I keep meaning to post something up here but one thing or another keeps getting in the way; working Saturday and late on the weekdays is part of it, family and kiddos is another, pure laziness a third. I should have something for Halloween, since that's always good for kiddo pictures, if nothing else.
The other issue is that I just don't have much worthwhile to say at the moment. I don't want to repeat and you don't want to hear anymore moaning about the irritating combination of incompetence and moral corruption (that is, not the taking of actual payoffs but, rather, the complete voluntary subordination of the "public good" to the greedy desires of the oligarchy) that seems to comprise the U.S. government circa 2011. I've hammered away on wars and foreign policy, had the usual utter lack of effect, and am frankly bored and tired of both the moron-grade imbecility of the former and the nuclear-red-ass-grade irritation of the latter.
I have some idle thoughts, but so do you and there is no reason to assume that mine are any more worthy of consideration than yours; it's that sort of thing that gives blogging the bad name for self-indulgence it has.
Here's one thing I would like some suggestions on.

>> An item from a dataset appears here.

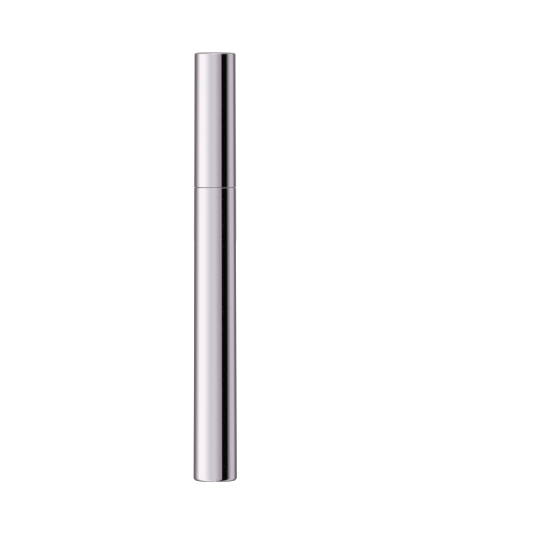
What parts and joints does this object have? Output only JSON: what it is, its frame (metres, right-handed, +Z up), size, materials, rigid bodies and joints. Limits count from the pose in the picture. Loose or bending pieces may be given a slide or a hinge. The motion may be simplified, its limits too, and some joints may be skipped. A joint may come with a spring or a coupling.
{
  "type": "mascara tube",
  "caption": "Slim mascara: a tapered metal-sleeved bottle with a threaded neck and wiper, and a screw cap that carries a rod with a moulded bristle brush.",
  "frame": {"origin": "centre of the base, on the surface that the closed tube stands on", "axes": "+Z up along the tube's axis towards the cap; the thread starts on the -Y side, which is the front"},
  "size_m": [0.0134, 0.0134, 0.131],
  "materials": {
    "sleeve_metal": "polished, faint rose tint",
    "weight_steel": "plain zinc-plated",
    "pearl_plastic": "glossy pearl-white, slightly translucent",
    "wiper_plastic": "soft satin black",
    "liner_foam": "matt foam sheet",
    "black_plastic": "glossy moulded black",
    "brush_plastic": "satin moulded elastomer"
  },
  "bodies": {
    "bottle": {"bottle_sleeve": "sleeve_metal", "base_weight": "weight_steel", "inner_bottle": "pearl_plastic", "wiper": "wiper_plastic"},
    "sealing_washer": {"cap_liner": "liner_foam"},
    "cap_slug": {"cap_weight": "weight_steel"},
    "applicator": {"cap_shell": "sleeve_metal", "inner_cap": "black_plastic", "rod": "black_plastic", "brush": "brush_plastic"}
  },
  "joints": [
    {"name": "wand_withdraw", "type": "slide", "parent": "bottle", "child": "sealing_washer", "axis": [0, 0, 1], "range_m": [0, 0.095], "deforming": ["wiper"]},
    {"name": "thread_rise", "type": "slide", "parent": "sealing_washer", "child": "cap_slug", "axis": [0, 0, 1], "range_m": [0, 0.0041]},
    {"name": "cap_twist", "type": "hinge", "parent": "cap_slug", "child": "applicator", "pos_m": [0, 0, 0.09], "axis": [0, 0, 1], "range_deg": [0, 810]}
  ],
  "couplings": [
    {"joint": "thread_rise", "follows": "cap_twist", "m_per_rad": 0.00028966}
  ]
}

I'm also coming to the end of the "Decisive Battles" arc. No so much because there are no more battles to write about - as long as there are humans there will be battles to write about - but because the remaining engagements are either already thoroughly discussed by better writers than I or because I'm just not interested in the affairs. I haven't touched on, say, Stalingrad, or Agincourt, or Gaugamela and that's because I really have nothing to add to the mountainous scholarship already expended on them, and as a result I have no interest in even trying.
But there are a few remaining days of battle I AM interested in. I thought I'd throw them up here and let you give me some ideas, either for engagements I haven't listed or some insights on the ones I have. So, in order by month:
October - two; Milvian Bridge, more for the religious politics involved than from the fairly straightforward combat involved (how the FUCK do you take position with your back to a major river AND compromise the crossing point to ensure maximum carnage if you lose? If I were one of your troops I'd have killed you twice, Maxentius...) and Tours.
November - two U.S.-native tribe engagements; "St. Clair's Defeat" in 1791 and Tippicanoe in 1811.
December - to be honest, I got nothing for December. Any suggestions?
January - the Fall of Granada, as a discussion of the Reconquista in general and its effect on the military politics of Spain and the Spanish colonies
February - Verdun; again, not so much for the battle itself, a boring and horrific meatgrinder, but for the combination of the transition of German strategy from maneuver to bloodletting by 1916 and the terrible long-term effects the slaughter had on French politics and military preparedness (and to some extent has to this day).
March - Adowa, and the foreshadowing of the post-colonial wars of "liberation", and the "non-battle" of the Rhineland, 1936 because it SHOULD have been a battle...and that is wasn't set Europe on course for WW2 - an object lesson that peace isn't always "better" than war.
April - I've done pretty much all the battles for April I'm interested in: Panipat, Shanhaiguan, Lexington/Concord, and Culloden.
May - Canton 1841 (as the end of the Qing and a harbinger of the internal disasters that kept China in a mess throughout the next 100 years). And possibly the Fall of Constantinople in 1453, agian not for the battle itself but as the culmination of two centuries of declining Byzantine and growing Ottoman power, setting the stage for the wars of religion in southeastern Europe that culminate in the Siege of Vienna in 1529.
June - Chalons 451 (again, more as the exclamation point at the turning of the tide of Hunnic invasion of the West AND the decline of the Western Roman Empire) and the Philippine Sea (the "Marianas Turkey Shoot" - again, not so much as a battle but as the symbol of the barrenness of the Japanese war plan and the beginning of the end for the Greater East Asia Co-Prosperity Sphere).
July - the Armada, 1588, and Königgrätz 1866
August - the only thing I can think of for this month is Stalingrad, and I just don't really have anything to say that hasn't been said. Any ideas?
September - Sedan, 1870.
And that's it.
So...any ideas, or suggestions?
Gotta go - have a good book that's calling to me.